“O juiz que presidiu ao primeiro interrogatório dos arguidos detidos concluiu que, face aos elementos de prova carreados para os autos, os indícios eram frágeis, eram fracos e, mediante requerimento do Ministério Público neste sentido, decidiu aplicar aos arguidos o termo de identidade e residência acumulado com a proibição de contactos com a ofendida”, explicou em comunicado o Conselho Superior da Magistratura Judicial (CSMJ) de Cabo Verde.
O esclarecimento surgiu depois órgãos de comunicação social do arquipélago noticiarem que que o Tribunal do Paul deixou em liberdade seis suspeitos de violar de forma continuada uma menor de 12 anos na zona de Eito, gerando uma onda de indignação no país.

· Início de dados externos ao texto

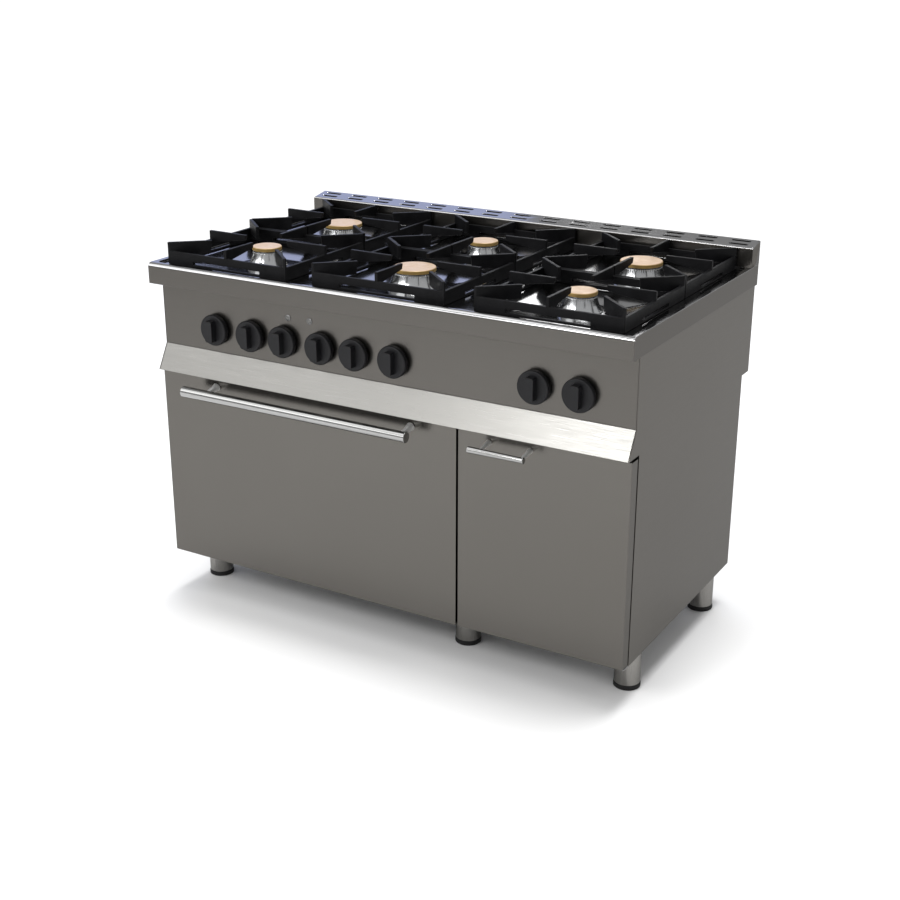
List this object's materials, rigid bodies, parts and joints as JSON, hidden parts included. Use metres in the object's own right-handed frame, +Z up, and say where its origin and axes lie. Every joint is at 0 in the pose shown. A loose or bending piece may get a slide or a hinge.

O presidente do CSMJ, Bernardino Delgado, justificou o esclarecimento por entender que as informações e reacções podem “inculcar a ideia de que o tribunal, de forma ligeira, soltou ou anda a soltar detidos”.
Bernardino Delgado frisou que foi o próprio Ministério Público que requereu ao juiz a aplicação aos arguidos das medidas de coação de TIR e proibição de contactos com a ofendida, “por serem as adequadas ao quadro factual apresentado no processo e em concomitância com as exigências cautelares patenteadas no caso”.
A mesma fonte citou a Constituição de Cabo Verde, segundo a qual “todo o arguido presume-se inocente até ao trânsito em julgado de sentença condenatória”.
Neste sentido, salientou que não se pode pretender que a prisão preventiva seja vista como uma espécie de antecipação da pena a aplicar aos cidadãos que, ainda, apenas são suspeitos, “com a agravante de as provas serem consideradas frágeis”.
“Se por um lado o tribunal não pode, de forma ligeira, soltar suspeitos da prática de crimes graves, não é menos verdade que o tribunal, de igual modo, não pode de forma ligeira coartar a liberdade dos cidadãos, devendo haver, sim, a devida ponderação dos valores em pauta, com preponderância, em caso de dúvida, do direito à liberdade”, assinalou Bernardino Delgado.
O presidente do CSMJ apelou aos cidadãos para “deixarem as instituições funcionar, com normalidade, com serenidade, com legalidade, com apelo à razão, sem emoção”, notando que, não se conformando com a decisão do juiz, “a via legal é recorrer desta decisão para suscitar a reapreciação do caso pelo Tribunal Superior” e “nunca, jamais, julgar os cidadãos na praça pública”.
Este caso gerou uma onda de indignação no país e desde quinta-feira circula na internet uma carta-manifesto que diz “basta” à violência contra mulheres e meninas e insurge-se contra o “silêncio das autoridades”.
A iniciativa é de um grupo de mulheres cabo-verdianas e a carta vai ser envida às mais altas instâncias do Estado de Cabo Verde, desde o Presidente da República, presidente da Assembleia Nacional e primeiro-ministro ao presidente do Supremo Tribunal de Justiça, procurador-geral da República, provedor da Justiça, director nacional da Polícia Nacional, presidente da Comissão Nacional de Direitos Humanos e Cidadania, e presidente da Comissão Nacional de Eleições.
Na ilha de São Vicente, um conjunto de artistas de teatro da cidade do Mindelo marcou para sábado uma manifestação silenciosa contra a pedofilia, “para chamar atenção das autoridades sobre a urgência em tomar acções concretas para minimizar esta tragédia nacional”.
Na próxima semana, o parlamento cabo-verdiano vai começar a discutir as propostas de lei de alteração aos códigos Penal e de Processo Penal, que agravam a moldura penal de forma generalizada a todos os tipos legais de crimes de violência e abuso sexual contra menores.